= Record excerpts =
— Begin —

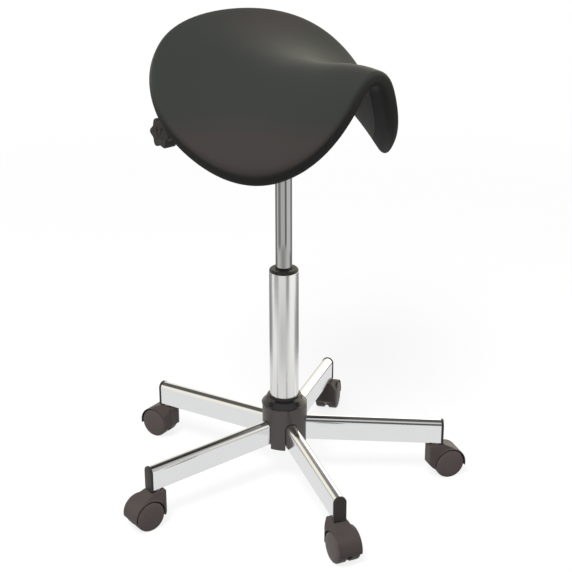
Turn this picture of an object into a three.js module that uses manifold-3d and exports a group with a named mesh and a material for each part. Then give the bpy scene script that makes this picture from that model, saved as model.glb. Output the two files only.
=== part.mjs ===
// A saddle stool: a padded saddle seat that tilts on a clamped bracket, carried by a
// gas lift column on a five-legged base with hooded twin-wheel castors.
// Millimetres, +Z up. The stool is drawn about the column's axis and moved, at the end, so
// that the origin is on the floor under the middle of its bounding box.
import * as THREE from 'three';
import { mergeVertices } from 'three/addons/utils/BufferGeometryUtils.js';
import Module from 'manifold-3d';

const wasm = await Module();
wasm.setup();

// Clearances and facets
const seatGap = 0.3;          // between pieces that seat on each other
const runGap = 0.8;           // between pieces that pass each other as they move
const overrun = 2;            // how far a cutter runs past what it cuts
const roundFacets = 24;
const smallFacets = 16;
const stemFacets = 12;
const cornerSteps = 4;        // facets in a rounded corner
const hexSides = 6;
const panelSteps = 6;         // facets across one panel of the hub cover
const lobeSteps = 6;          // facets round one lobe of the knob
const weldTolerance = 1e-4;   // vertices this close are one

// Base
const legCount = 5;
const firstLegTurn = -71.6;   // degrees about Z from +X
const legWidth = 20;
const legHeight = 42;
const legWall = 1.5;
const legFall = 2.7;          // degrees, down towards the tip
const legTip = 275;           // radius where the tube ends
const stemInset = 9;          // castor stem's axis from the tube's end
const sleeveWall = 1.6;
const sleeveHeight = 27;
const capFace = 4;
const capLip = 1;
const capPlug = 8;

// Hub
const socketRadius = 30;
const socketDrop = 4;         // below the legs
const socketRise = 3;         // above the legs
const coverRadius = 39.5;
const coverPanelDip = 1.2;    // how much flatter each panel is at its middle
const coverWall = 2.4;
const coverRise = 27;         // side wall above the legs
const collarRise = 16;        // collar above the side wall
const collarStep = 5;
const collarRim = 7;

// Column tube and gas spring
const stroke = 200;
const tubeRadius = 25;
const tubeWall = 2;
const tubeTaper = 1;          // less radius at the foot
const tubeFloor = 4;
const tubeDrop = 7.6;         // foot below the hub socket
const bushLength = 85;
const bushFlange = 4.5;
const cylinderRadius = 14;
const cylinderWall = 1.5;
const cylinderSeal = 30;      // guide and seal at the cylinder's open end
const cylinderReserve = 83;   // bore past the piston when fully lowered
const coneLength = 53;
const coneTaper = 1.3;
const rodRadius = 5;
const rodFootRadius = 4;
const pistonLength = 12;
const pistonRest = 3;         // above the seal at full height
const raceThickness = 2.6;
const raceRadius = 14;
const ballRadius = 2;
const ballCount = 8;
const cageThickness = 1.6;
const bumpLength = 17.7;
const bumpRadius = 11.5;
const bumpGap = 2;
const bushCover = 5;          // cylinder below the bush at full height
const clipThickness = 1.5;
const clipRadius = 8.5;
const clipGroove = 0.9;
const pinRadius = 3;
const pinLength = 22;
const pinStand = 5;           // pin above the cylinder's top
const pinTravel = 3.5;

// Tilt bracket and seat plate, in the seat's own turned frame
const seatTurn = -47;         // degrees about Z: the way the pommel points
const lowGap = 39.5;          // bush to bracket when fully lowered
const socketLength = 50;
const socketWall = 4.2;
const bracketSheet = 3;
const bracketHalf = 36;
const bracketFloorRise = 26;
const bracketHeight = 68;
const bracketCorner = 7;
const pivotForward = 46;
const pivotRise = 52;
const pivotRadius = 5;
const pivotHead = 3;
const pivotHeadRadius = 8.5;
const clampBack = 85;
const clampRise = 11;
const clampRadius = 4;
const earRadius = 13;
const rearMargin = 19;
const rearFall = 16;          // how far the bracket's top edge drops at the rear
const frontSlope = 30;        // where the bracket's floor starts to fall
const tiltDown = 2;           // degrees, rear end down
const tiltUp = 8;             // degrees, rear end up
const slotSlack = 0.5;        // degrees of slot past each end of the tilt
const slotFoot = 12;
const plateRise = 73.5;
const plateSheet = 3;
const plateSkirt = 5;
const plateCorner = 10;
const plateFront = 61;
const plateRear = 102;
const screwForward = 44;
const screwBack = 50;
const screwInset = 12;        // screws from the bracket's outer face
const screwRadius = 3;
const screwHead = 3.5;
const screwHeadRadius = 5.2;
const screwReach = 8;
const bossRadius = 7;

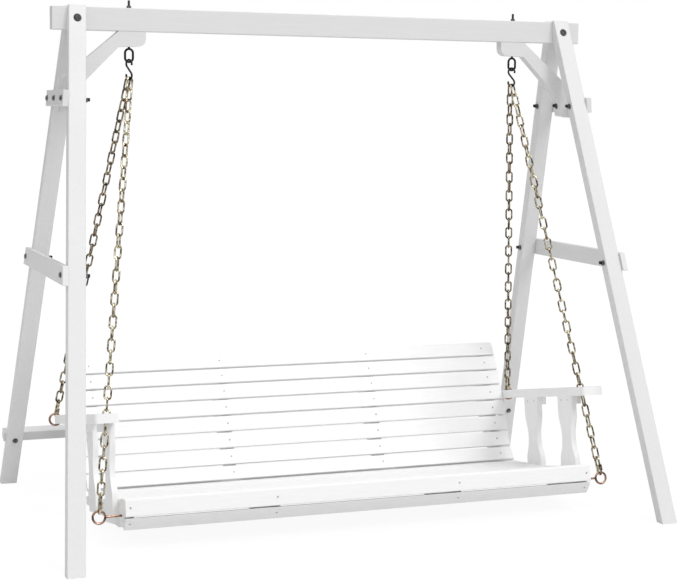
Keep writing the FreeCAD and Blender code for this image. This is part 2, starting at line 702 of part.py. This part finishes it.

— End —

= Stated goal =
Restate each record exactly as written.

= The completed task =
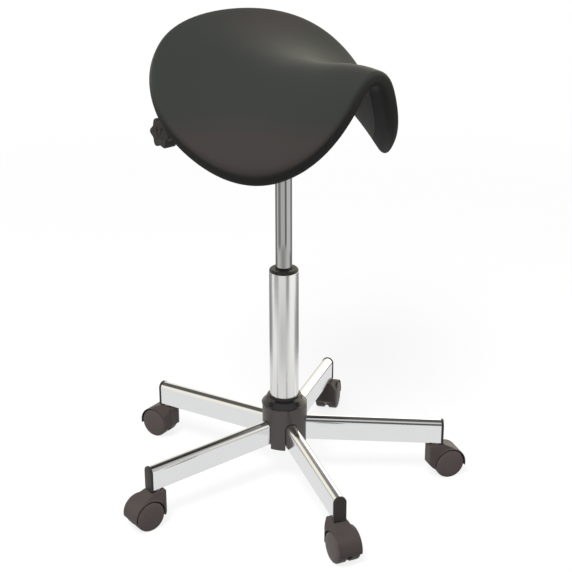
Turn this picture of an object into a three.js module that uses manifold-3d and exports a group with a named mesh and a material for each part. Then give the bpy scene script that makes this picture from that model, saved as model.glb. Output the two files only.
=== part.mjs ===
// A saddle stool: a padded saddle seat that tilts on a clamped bracket, carried by a
// gas lift column on a five-legged base with hooded twin-wheel castors.
// Millimetres, +Z up. The stool is drawn about the column's axis and moved, at the end, so
// that the origin is on the floor under the middle of its bounding box.
import * as THREE from 'three';
import { mergeVertices } from 'three/addons/utils/BufferGeometryUtils.js';
import Module from 'manifold-3d';

const wasm = await Module();
wasm.setup();

// Clearances and facets
const seatGap = 0.3;          // between pieces that seat on each other
const runGap = 0.8;           // between pieces that pass each other as they move
const overrun = 2;            // how far a cutter runs past what it cuts
const roundFacets = 24;
const smallFacets = 16;
const stemFacets = 12;
const cornerSteps = 4;        // facets in a rounded corner
const hexSides = 6;
const panelSteps = 6;         // facets across one panel of the hub cover
const lobeSteps = 6;          // facets round one lobe of the knob
const weldTolerance = 1e-4;   // vertices this close are one

// Base
const legCount = 5;
const firstLegTurn = -71.6;   // degrees about Z from +X
const legWidth = 20;
const legHeight = 42;
const legWall = 1.5;
const legFall = 2.7;          // degrees, down towards the tip
const legTip = 275;           // radius where the tube ends
const stemInset = 9;          // castor stem's axis from the tube's end
const sleeveWall = 1.6;
const sleeveHeight = 27;
const capFace = 4;
const capLip = 1;
const capPlug = 8;

// Hub
const socketRadius = 30;
const socketDrop = 4;         // below the legs
const socketRise = 3;         // above the legs
const coverRadius = 39.5;
const coverPanelDip = 1.2;    // how much flatter each panel is at its middle
const coverWall = 2.4;
const coverRise = 27;         // side wall above the legs
const collarRise = 16;        // collar above the side wall
const collarStep = 5;
const collarRim = 7;

// Column tube and gas spring
const stroke = 200;
const tubeRadius = 25;
const tubeWall = 2;
const tubeTaper = 1;          // less radius at the foot
const tubeFloor = 4;
const tubeDrop = 7.6;         // foot below the hub socket
const bushLength = 85;
const bushFlange = 4.5;
const cylinderRadius = 14;
const cylinderWall = 1.5;
const cylinderSeal = 30;      // guide and seal at the cylinder's open end
const cylinderReserve = 83;   // bore past the piston when fully lowered
const coneLength = 53;
const coneTaper = 1.3;
const rodRadius = 5;
const rodFootRadius = 4;
const pistonLength = 12;
const pistonRest = 3;         // above the seal at full height
const raceThickness = 2.6;
const raceRadius = 14;
const ballRadius = 2;
const ballCount = 8;
const cageThickness = 1.6;
const bumpLength = 17.7;
const bumpRadius = 11.5;
const bumpGap = 2;
const bushCover = 5;          // cylinder below the bush at full height
const clipThickness = 1.5;
const clipRadius = 8.5;
const clipGroove = 0.9;
const pinRadius = 3;
const pinLength = 22;
const pinStand = 5;           // pin above the cylinder's top
const pinTravel = 3.5;

// Tilt bracket and seat plate, in the seat's own turned frame
const seatTurn = -47;         // degrees about Z: the way the pommel points
const lowGap = 39.5;          // bush to bracket when fully lowered
const socketLength = 50;
const socketWall = 4.2;
const bracketSheet = 3;
const bracketHalf = 36;
const bracketFloorRise = 26;
const bracketHeight = 68;
const bracketCorner = 7;
const pivotForward = 46;
const pivotRise = 52;
const pivotRadius = 5;
const pivotHead = 3;
const pivotHeadRadius = 8.5;
const clampBack = 85;
const clampRise = 11;
const clampRadius = 4;
const earRadius = 13;
const rearMargin = 19;
const rearFall = 16;          // how far the bracket's top edge drops at the rear
const frontSlope = 30;        // where the bracket's floor starts to fall
const tiltDown = 2;           // degrees, rear end down
const tiltUp = 8;             // degrees, rear end up
const slotSlack = 0.5;        // degrees of slot past each end of the tilt
const slotFoot = 12;
const plateRise = 73.5;
const plateSheet = 3;
const plateSkirt = 5;
const plateCorner = 10;
const plateFront = 61;
const plateRear = 102;
const screwForward = 44;
const screwBack = 50;
const screwInset = 12;        // screws from the bracket's outer face
const screwRadius = 3;
const screwHead = 3.5;
const screwHeadRadius = 5.2;
const screwReach = 8;
const bossRadius = 7;

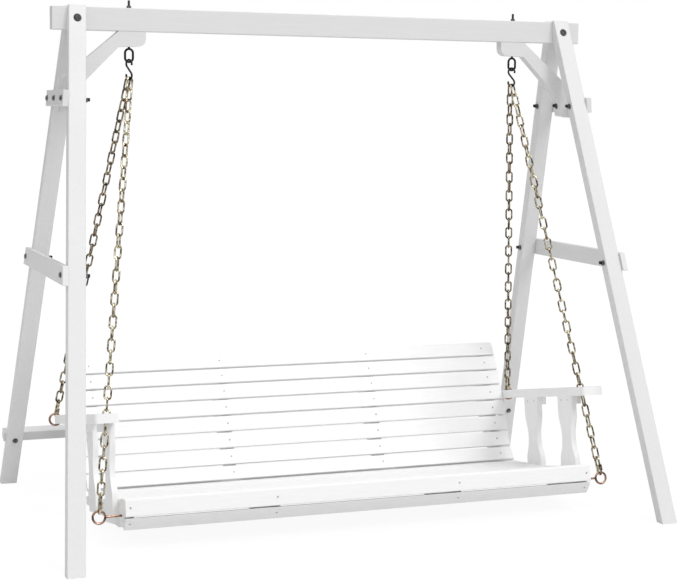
Keep writing the FreeCAD and Blender code for this image. This is part 2, starting at line 702 of part.py. This part finishes it.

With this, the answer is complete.